§ **DATA SHOWN**
==================================================
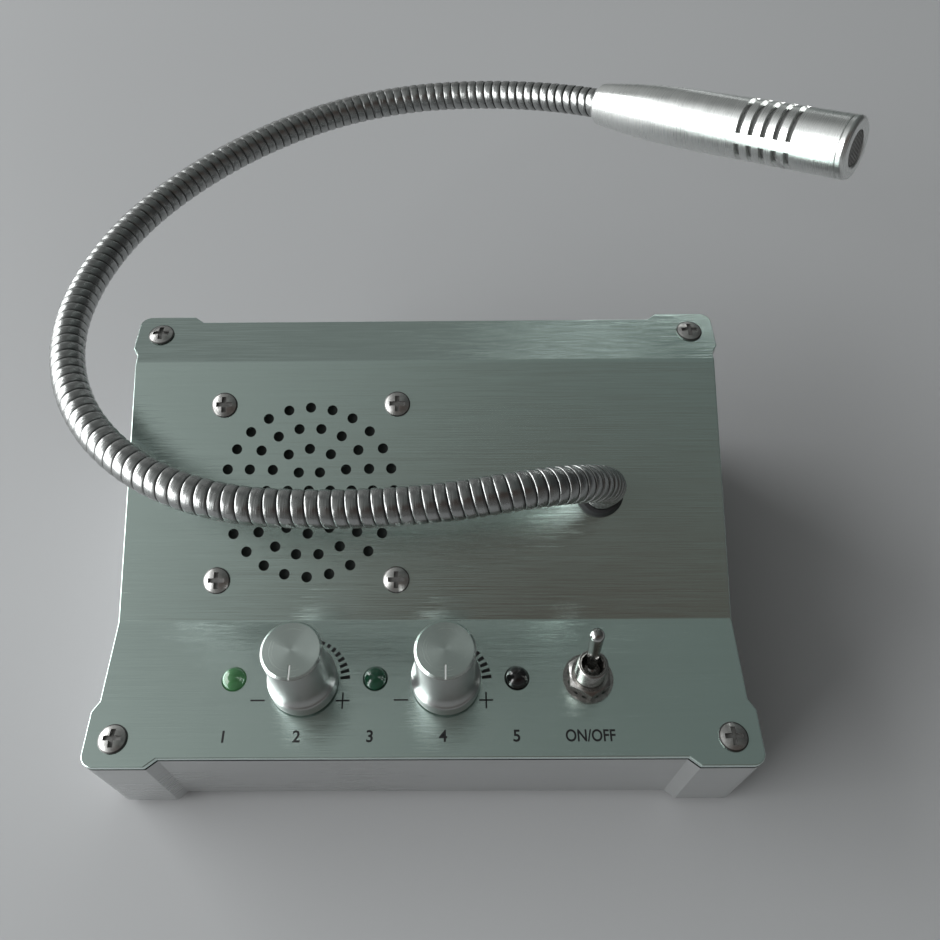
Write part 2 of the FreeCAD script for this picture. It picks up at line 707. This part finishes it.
def ring_at(distance, radius):
    place, along, side = neck_at(distance)
    circle = Part.Wire(Part.Circle(V(0, 0, 0), UP, radius).toShape())
    return placed(circle, place, FreeCAD.Rotation(side, along.cross(side), along, "ZXY"))


def banded(start, end):
    """Bands of the wound strip between two distances: each steps out, then tapers back."""
    count = max(1, round((end - start) / BAND))
    pitch = (end - start) / count
    rings = []
    for i in range(count):
        rings.append(ring_at(start + i * pitch, GROOVE_R))
        rings.append(ring_at(start + i * pitch + 0.6, NECK_R))
    rings.append(ring_at(end, GROOVE_R))
    return Part.makeLoft(rings, True, True)


def knuckle(number, forward):
    """Space that one side of a bending place must leave: two faces that slope from its axis."""
    place, along, side = neck_at(JOINTS[number])
    axis = AXES[number]
    across = along.cross(axis)
    reach = 9.0
    slope = reach * math.tan(math.radians(KNUCKLE))
    ahead = 1 if forward else -1
    flat = [(-reach, slope + 0.05), (0, 0.05), (reach, slope + 0.05), (reach, -6), (-reach, -6)]
    corners = [place + across * u + along * (ahead * w) - axis * reach for u, w in flat]
    return Part.Face(Part.makePolygon(corners + corners[:1])).extrude(axis * (2 * reach))


def knuckle_pin(number, radius, length):
    place = neck_at(JOINTS[number])[0]
    axis = AXES[number]
    return Part.makeCylinder(radius, length, place - axis * (length / 2), axis)


def make_neck_stem():
    """Straight stem: threaded end under the panel, first bands above it, up to the first bend."""
    tail = on_main(rod(NECK_R, -NECK_TAIL, 1.2), NECK_X, NECK_UP)
    bands = banded(1.2, STEM).cut(knuckle(0, False))
    return tail.fuse([bands, knuckle_pin(0, KNUCKLE_PIN, PIN_LONG)]).removeSplitter()


def make_neck_span(number):
    start = JOINTS[number]
    last = number == len(JOINTS) - 1
    end = NECK_LONG + TAIL_BORE if last else JOINTS[number + 1]
    groove = knuckle_pin(number, KNUCKLE_PIN + PIN_PLAY, 2 * PIN_LONG)
    span = banded(start, end).cut([knuckle(number, True), groove])
    if not last:
        pin = knuckle_pin(number + 1, KNUCKLE_PIN, PIN_LONG)
        span = span.cut(knuckle(number + 1, False)).fuse(pin)
    return span


def make_neck_grommet():
    """Black rubber in the plate's hole: a flange underneath and a collar on top."""
    under = -PLATE - 1
    lip = NECK_HOLE_R + 1.8
    rubber = turned_outline([(NECK_R, under), (lip, under), (lip, -PLATE), (NECK_HOLE_R, -PLATE),
                             (NECK_HOLE_R, 0), (COLLAR_R, 0), (COLLAR_R, 0.8),
                             (COLLAR_R - 0.7, COLLAR_HIGH), (NECK_R, COLLAR_HIGH)])
    return on_main(rubber, NECK_X, NECK_UP)


def make_neck_nut():
    under = -PLATE - 1
    return on_main(hexagon(NECK_NUT_WIDE, under - 5, under).cut(rod(NECK_R, -9, 1)), NECK_X, NECK_UP)


# ---------------------------------------------------------------- microphone on the neck's end
def on_mic(shape):
    place, along, side = neck_at(NECK_LONG)
    up = level_up(along)
    return placed(shape, place, FreeCAD.Rotation(up, along.cross(up), along, "ZXY"))


def mic_slot(z, start, sweep):
    """Slot round part of the wall, cut square to the axis."""
    slot = Part.makeCylinder(MIC_R + 2, SLOT_WIDE, V(0, 0, z), UP, sweep)
    return placed(slot, V(0, 0, 0), FreeCAD.Rotation(UP, start))


def make_mic_body():
    """Swelling tail, straight barrel with groups of slots, bored from the front."""
    barrel_end = MIC_LONG - MIC_CAP
    a = V(NECK_R, 0, 0)
    b = V(MIC_TAIL_R - 0.6, 0, 0)
    c = V(MIC_TAIL_R, 0, 0.8)
    d = V(MIC_R, 0, MIC_TAPER)
    e = V(MIC_R, 0, barrel_end)
    swell = V((MIC_TAIL_R + MIC_R) / 2 + 0.25, 0, MIC_TAPER * 0.45)
    inner = MIC_R - MIC_WALL
    hollow_start = MIC_TAPER + 3
    hollow = [V(inner, 0, barrel_end), V(inner, 0, hollow_start), V(WIRE_R, 0, MIC_TAPER),
              V(WIRE_R, 0, TAIL_BORE), V(NECK_R, 0, TAIL_BORE)]
    edges = [line(a, b), line(b, c), arc(c, swell, d), line(d, e), line(e, hollow[0])]
    edges += [line(p, q) for p, q in zip(hollow, hollow[1:])]
    edges.append(line(hollow[-1], a))
    sweep = 360.0 / SLOT_GROUPS - RIB_ANGLE
    slots = []
    for i in range(SLOTS):
        for j in range(SLOT_GROUPS):
            start = RIB_ROLL + RIB_ANGLE / 2 + j * 360.0 / SLOT_GROUPS
            slots.append(mic_slot(SLOT_FIRST + i * SLOT_PITCH - SLOT_WIDE / 2, start, sweep))
    core = rod(inner - 0.5, hollow_start, MIC_LONG)
    return on_mic(turned(edges).cut([s.cut(core) for s in slots]))


def make_mic_cap():
    """End ring: a thin groove behind it, a rounded nose, a bore for the capsule and the grille."""
    z = MIC_LONG - MIC_CAP
    inner = MIC_R - MIC_WALL
    groove_r = MIC_R - 0.35
    front = MIC_LONG - GRILLE_DEEP
    shoulder = V(MIC_R, 0, MIC_LONG - NOSE_LONG)
    nose = V(NOSE_R, 0, MIC_LONG)
    bulge = V(MIC_R - 0.3, 0, MIC_LONG - NOSE_LONG * 0.42)
    outside = [V(CAPSULE_R, 0, z - CAP_SLEEVE), V(inner, 0, z - CAP_SLEEVE), V(inner, 0, z),
               V(groove_r, 0, z), V(groove_r, 0, z + GROOVE), V(MIC_R, 0, z + GROOVE), shoulder]
    inside = [nose, V(GRILLE_R + 0.4, 0, MIC_LONG), V(GRILLE_R, 0, front), V(GRILLE_R, 0, front - GRILLE),
              V(CAPSULE_R, 0, front - GRILLE), outside[0]]
    edges = [line(p, q) for p, q in zip(outside, outside[1:])]
    edges.append(arc(shoulder, bulge, nose))
    edges += [line(p, q) for p, q in zip(inside, inside[1:])]
    return on_mic(turned(edges))


def make_mic_grille():
    """Perforated disc just behind the front edge."""
    front = MIC_LONG - GRILLE_DEEP
    hole = rod(0.55, front - 2, front + 2, 2.2)
    holes = [placed(hole, V(0, 0, 0), FreeCAD.Rotation(UP, 60 * i)) for i in range(6)]
    holes.append(rod(0.55, front - 2, front + 2))
    return on_mic(rod(GRILLE_R, front - GRILLE, front).cut(holes))


def make_mic_capsule():
    """Closed can with a shallow mouth towards the grille."""
    front = MIC_LONG - GRILLE_DEEP - GRILLE
    mouth = rod(1.6, front - 0.9, front + 1)
    return on_mic(rod(CAPSULE_R, front - CAPSULE_LONG, front).cut(mouth))


def make_mic_foam():
    """Dust sleeve behind the slots."""
    return on_mic(ring(MIC_R - MIC_WALL, CAPSULE_R, MIC_TAPER + 4, MIC_LONG - MIC_CAP - CAP_SLEEVE))


# ---------------------------------------------------------------- electronics and rear sockets
def rear_facing(shape, x, z):
    """On the rear wall, Z pointing out of it."""
    return placed(shape, V(x, BACK_Y, z), FreeCAD.Rotation(V(1, 0, 0), -90))


def board_corners():
    wide = BOARD_WIDE / 2 - BOARD_INSET
    deep = BOARD_DEEP / 2 - BOARD_INSET
    return [(BOARD_X + i * wide, BOARD_Y + j * deep) for i in (-1, 1) for j in (-1, 1)]


def make_main_board():
    board = block(BOARD_WIDE, BOARD_DEEP, BOARD_Z, BOARD_TOP, BOARD_X, BOARD_Y)
    return board.cut([rod(M3_R + 0.1, 0, 30, x, y) for x, y in board_corners()])


def make_standoffs():
    post = rod(2.8, FLOOR_Z, BOARD_Z).cut(rod(M3_R, FLOOR_Z + 1, BOARD_Z + 1))
    return Part.makeCompound([placed(post, V(x, y, 0)) for x, y in board_corners()])


def make_board_screws():
    screw = raised_screw(BOARD_HEAD_R, HEAD_HIGH, 4)
    return Part.makeCompound([placed(screw, V(x, y, BOARD_TOP)) for x, y in board_corners()])


def make_capacitors():
    """Three upright electrolytic capacitors, each with the crimp near its foot."""
    z = BOARD_TOP
    r = 4.0
    high = 12.0
    can = turned_outline([(0, z), (r, z), (r, z + 1.2), (r - 0.3, z + 1.6), (r, z + 2), (r, z + high - 0.5),
                          (r - 0.5, z + high), (0, z + high)])
    return Part.makeCompound([placed(can, V(BOARD_X + 6 + 10 * i, BOARD_Y + 14, 0)) for i in range(3)])


def make_amplifier():
    """Upright power chip on seven legs, its back against the heat sink."""
    thick = 4.4
    y = SINK_Y - thick / 2
    legs_high = 3.0
    case = block(20, thick, BOARD_TOP + legs_high, BOARD_TOP + 14, SINK_X, y)
    legs = [block(0.8, 0.6, BOARD_TOP, BOARD_TOP + legs_high, SINK_X + 2.5 * i, y) for i in range(-3, 4)]
    return case.fuse(legs)


def make_heat_sink():
    """Upright comb of seven fins."""
    top = BOARD_TOP + 16
    spine = block(26, 2, BOARD_TOP, top, SINK_X, SINK_Y + 1)
    fins = [block(1.4, 7, BOARD_TOP, top, SINK_X + 4.1 * i, SINK_Y + 5.5) for i in range(-3, 4)]
    return fused([spine] + fins)


def make_power_socket():
    """Round barrel socket with a deep well, held from behind by its nut."""
    back = -SOCKET_DEEP - 1.5
    shell = turned_outline([(SOCKET_WELL_R, -SOCKET_DEEP), (SOCKET_WELL_R, SOCKET_RIM),
                            (SOCKET_RIM_R, SOCKET_RIM), (SOCKET_RIM_R, 0), (SOCKET_R, 0),
                            (SOCKET_R, back), (0, back), (0, -SOCKET_DEEP)])
    return rear_facing(shell, POWER_X, SOCKET_Z)


def make_power_pin():
    return rear_facing(rod(SOCKET_PIN_R, -SOCKET_DEEP, 0.5), POWER_X, SOCKET_Z)


def make_jack(x):
    """Round audio jack: threaded sleeve through the wall and a case behind it."""
    wide, high, deep = JACK_CASE
    inside = -WALL - 1
    sleeve = rod(JACK_R, inside, JACK_OUT)
    case = block(wide, high, inside - deep, inside)
    bore = rod(JACK_BORE, -JACK_BORE_DEEP, JACK_OUT + 1)
    return rear_facing(sleeve.fuse(case).removeSplitter().cut(bore), x, SOCKET_Z)


def make_jack_nuts():
    """Round nuts with a screwdriver slot across their faces."""
    nut = ring(JACK_R + 1.2, JACK_R, 0, 2)
    slots = block(10, 0.9, 1.2, 3)
    return Part.makeCompound([rear_facing(nut.cut(slots), x, SOCKET_Z) for x in JACK_X])


def make_power_nut():
    nut = hexagon(SOCKET_NUT_WIDE, -WALL - 2.5, -WALL).cut(rod(SOCKET_R, -9, 1))
    return rear_facing(nut, POWER_X, SOCKET_Z)


# ---------------------------------------------------------------- write every part
def main():
    os.makedirs("parts", exist_ok=True)
    save("top_plate", make_top_plate())
    save("housing", make_housing())
    save("base_plate", make_base_plate())
    save("rubber_feet", make_feet())
    save("corner_screws", make_corner_screws())
    save("base_screws", make_base_screws())
    save("speaker_screws", make_speaker_screws())
    save("speaker_nuts", make_speaker_nuts())
    save("speaker_cloth", make_speaker_cloth())
    save("speaker_basket", make_speaker_basket())
    save("speaker_cone", make_speaker_cone())
    save("speaker_magnet", make_speaker_magnet())
    for name, x in zip(("inner", "outer"), KNOB_X):
        save("knob_" + name, make_knob(x))
        save("shaft_" + name, make_shaft(x))
        save("potentiometer_" + name, make_potentiometer(x))
    save("panel_nuts", make_panel_nuts())
    for name, x in zip(("inner", "outer", "power"), LAMP_X):
        save("lamp_" + name, make_lamp(x))
    save("control_board", make_control_board())
    save("toggle_body", make_toggle_body())
    save("toggle_bushing", make_toggle_bushing())
    save("toggle_lock_washer", make_lock_washer())
    save("toggle_nut", make_toggle_nut())
    save("toggle_lever", make_toggle_lever())
    save("neck_stem", make_neck_stem())
    save("neck_grommet", make_neck_grommet())
    save("neck_nut", make_neck_nut())
    for number in range(len(JOINTS)):
        save("neck_span_" + str(number + 1), make_neck_span(number))
    save("mic_body", make_mic_body())
    save("mic_cap", make_mic_cap())
    save("mic_grille", make_mic_grille())
    save("mic_capsule", make_mic_capsule())
    save("mic_foam", make_mic_foam())
    save("main_board", make_main_board())
    save("board_standoffs", make_standoffs())
    save("board_screws", make_board_screws())
    save("capacitors", make_capacitors())
    save("amplifier_chip", make_amplifier())
    save("heat_sink", make_heat_sink())
    save("power_socket", make_power_socket())
    save("power_pin", make_power_pin())
    save("power_nut", make_power_nut())
    save("jack_outer_unit", make_jack(JACK_X[0]))
    save("jack_record", make_jack(JACK_X[1]))
    save("jack_nuts", make_jack_nuts())
    for number, distance in enumerate(JOINTS):
        place = neck_at(distance)[0]
        print("bend", number + 1, [round(c, 3) for c in place], [round(c, 5) for c in AXES[number]])


main()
==================================================
Tally the lines of the listing in which the word "FreeCAD" occurs, and state the total alone.

§ **TASK RESPONSE**
6